Haggis founded the Goldsmiths Choral Union (GCU) at Goldsmiths College in 1932 and the Goldsmiths Symphony Orchestra in the following year. Over the next two decades under Haggis, the GCU moved to the forefront of the classical music scene in London, performing with major symphony orchestras and broadcasting frequently for the BBC.[3] It continued to rehearse and perform in London during the war despite the College being evacuated and its buildings requisitioned.[4] The GCU performed works by the English composer Sir George Dyson such as The Canterbury Pilgrims in 1939 and Quo Vadis in 1945.[5]

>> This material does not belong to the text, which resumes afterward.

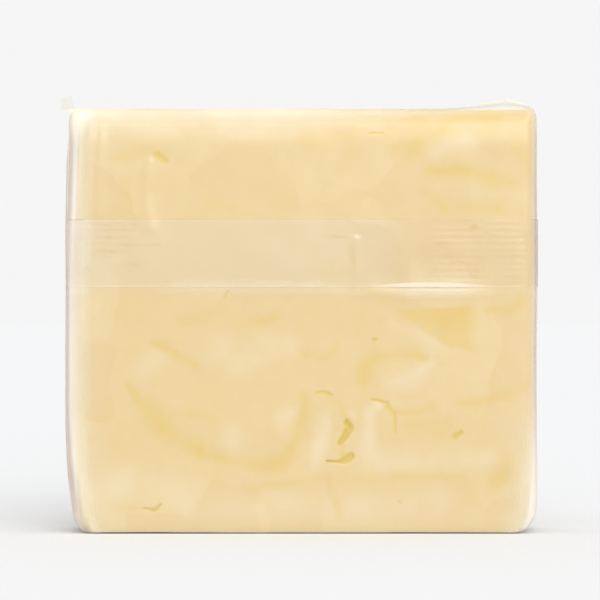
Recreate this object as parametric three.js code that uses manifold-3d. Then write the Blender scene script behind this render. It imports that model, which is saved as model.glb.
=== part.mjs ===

After the war, he was presented with an inscribed silver bowl by the Worshipful Company of Goldsmiths "In recognition of his outstanding contribution to choral singing in London during the war".[2]
He retired from conducting in 1971 at the age of 85 with a celebratory concert at the Royal Albert Hall, conducting the GCU in a performance of The Dream of Gerontius by Edward Elgar.[6] In 1973 he retired as Music Director.
Clarinettist Jack Brymer pays tribute to Haggis' training in his book From Where I Sit.[7] His name is included in the book of remembrance in the Friends of the Musicians Chapel at the Musicians Church of St Sepulchre-without-Newgate, Holborn.[8]